Case Name: JURCISIN v. FIFTH THIRD BANK
Court: Clermont County Court of Common Pleas
Jurisdiction: Ohio
Decision Date: 2006-09-05
Citations: 139 Ohio Misc. 2d 1
Docket Number: No. 2004-CVH-1575
Parties: JURCISIN v. FIFTH THIRD BANK.
Judges: 
Reporter: Ohio Miscellaneous Reports, Second Series
Volume: 139
Pages: 1–5

Head Matter:
JURCISIN v. FIFTH THIRD BANK.
2006-Ohio-5291.]
Court of Common Pleas of Ohio, Clermont County.
No. 2004-CVH-1575.
Decided Sept. 5, 2006.
Robert H. Welch III, for plaintiff.
Jeffrey P. Hinebaugh and Robert Zimmerman, for defendant.

Opinion:
ROBERT P. Ringland, Judge.
{¶ 1} This matter came before the court on a complaint filed by plaintiff as a result of an alleged wrongful honoring and payment of three forged negotiable checks. Evidence was adduced, closing arguments were presented, and the court took the matter under advisement.
Factual Background
{¶ 2} It was stipulated by the parties that defendant Fifth Third Bank paid three of plaintiff Nicole Gatch Jurcisin's personal checks over a forged drawer's signature: check No. 001, dated January 17, 2003, forged in the amount of $3,000 and posted on plaintiffs account on January 23, 2003; check No. 002, dated January 23, 2003, forged in the amount of $2,500 and posted on plaintiffs account on January 27, 2003; and check No. 003, dated February 27, 2003, forged in the amount of $4,000 and posted on plaintiffs account on March 5, 2003.

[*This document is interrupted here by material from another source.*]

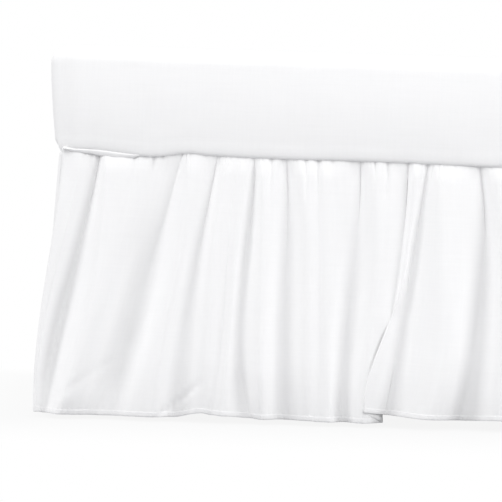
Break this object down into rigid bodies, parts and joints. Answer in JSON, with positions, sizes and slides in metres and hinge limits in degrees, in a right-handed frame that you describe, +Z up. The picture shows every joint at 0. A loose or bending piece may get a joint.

{¶ 3} Plaintiff, who now resides in Kew Gardens, New York, maintained a checking account with Fifth Third, a national banking corporation organized under the laws of the United States and conducting business in Clermont County.
{¶ 4} In September 2002, plaintiff moved to the state of California. In October 2002, plaintiff arranged to rent a room in the apartment of Farris Haile, in Newport Beach, California, and she moved in around November 27, 2002. Plaintiff was introduced to Haile through mutual friends. Plaintiff believed Haile to be a warm and caring person, mother of a young daughter, and employed as a recruiter for a software company, earning $80,000 per year. However, plaintiff knew that Haile's ex-husband had put her into debt and that she was struggling to re-establish her credit.
{¶ 5} Shortly after Christmas of 2002, plaintiff and Haile decided to take a road trip to Mexico. While traveling through Mexico, Haile's vehicle broke down, requiring maintenance and repair parts. Plaintiff and Haile decided that Haile would fly back to California while plaintiff remained in Mexico with the vehicle. Haile would purchase the part required to fix the vehicle in the United States and Fed Ex it to the local mechanic in Mexico.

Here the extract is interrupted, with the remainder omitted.